Talking about being humble, I need to learn it more than anybody else.

Praying that in 2015, I could at least pick up 5 out of the 10 points and turn them into habits.

May 31, 2014

Learning to let go on the feast of Ascension

Jesus ascending to heaven. Painting by John
Singleton Copley (source: Wikipedia)
Have you ever had this fantasy, where Jesus still walks the Earth today – physically, in person? And have you ever imagined the ways you might take just to meet Him? Or, what would you do or say if you chanced upon Him on the street one day? Or maybe, have you ever wished that He did not go back to the Father at all?

My answer is a big ‘Yes’ to all of the questions above.

Why not? Even though I am well aware that Christ is still with us today, in the most personal way, I still need someone with skin, whom I could look up to and learn from. Whose voice I could hear vividly; whose hands I could hold; to whom I could write to for advice... well you know, all along that line. In short, I just want Him to be present physically. Here. On earth. Where I can see Him.

Perhaps, that is why the Feast of Ascension has never been my favourite. Yes, I knew its importance - it was merely a head-knowledge and never heart-knowledge. I imagined myself being with the Apostles, witnessing Him being taken up to Heaven. He said He would be with the Apostles until the end of time, which sounded convincing and the Apostles were hopeful. But wait, who's the Holy Spirit? How long do we have to wait? How can we recognise him? No wonder some of them doubted (Mt 28:17).

I have been questioning the Lord, “What is there to celebrate? You left Your Apostles to fend for themselves!”

The passing of John Paul II changed all that. Oh wait, maybe it was the Canonisation I attended that changed that.

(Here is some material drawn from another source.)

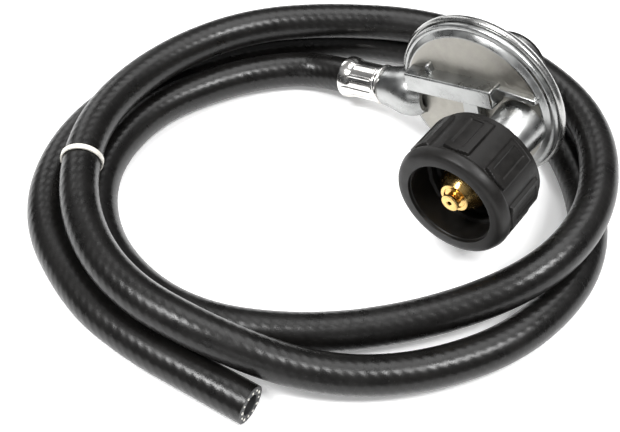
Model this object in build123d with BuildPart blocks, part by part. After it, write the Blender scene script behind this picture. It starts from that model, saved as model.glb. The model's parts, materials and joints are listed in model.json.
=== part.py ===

As I mourned the absence of John Paul, a very good friend said this to me: “It is better that he goes back to the Father. Unless he goes back, he would never get to know you. And now that he is a saint, you can be sure that he hears you. You’ve got an intercessor and a friend in Heaven! Is it not better that way?”

This Ascension, I asked the Lord a different set of questions.

If You were physically present in the world today, would I have experienced You the way I did – most intimate and personally? Would I even have the opportunity to meet You face to face, when millions of people fight their way towards You, just like what's been happening at the Vatican with Pope Francis (and particularly at the Canonisation of JPII and John XXIII!)? Could You even reach out to people individually, far and wide, without the coming of the Holy Spirit? Could the Church grow to what she is today?

How crucial it is that Jesus goes back to the Father! How crucial it is that the Holy Spirit is sent!

This year, it is a different Ascension for me. I learned to let go of that sorrow of losing John Paul II. Perhaps, this very reflection also prepares me for the many “letting-go” (and detachment) I have to make in the future, be it people or materials.

It is by letting go that we enable God to give us something even better.

I shall not let Pentecost pass me by this time!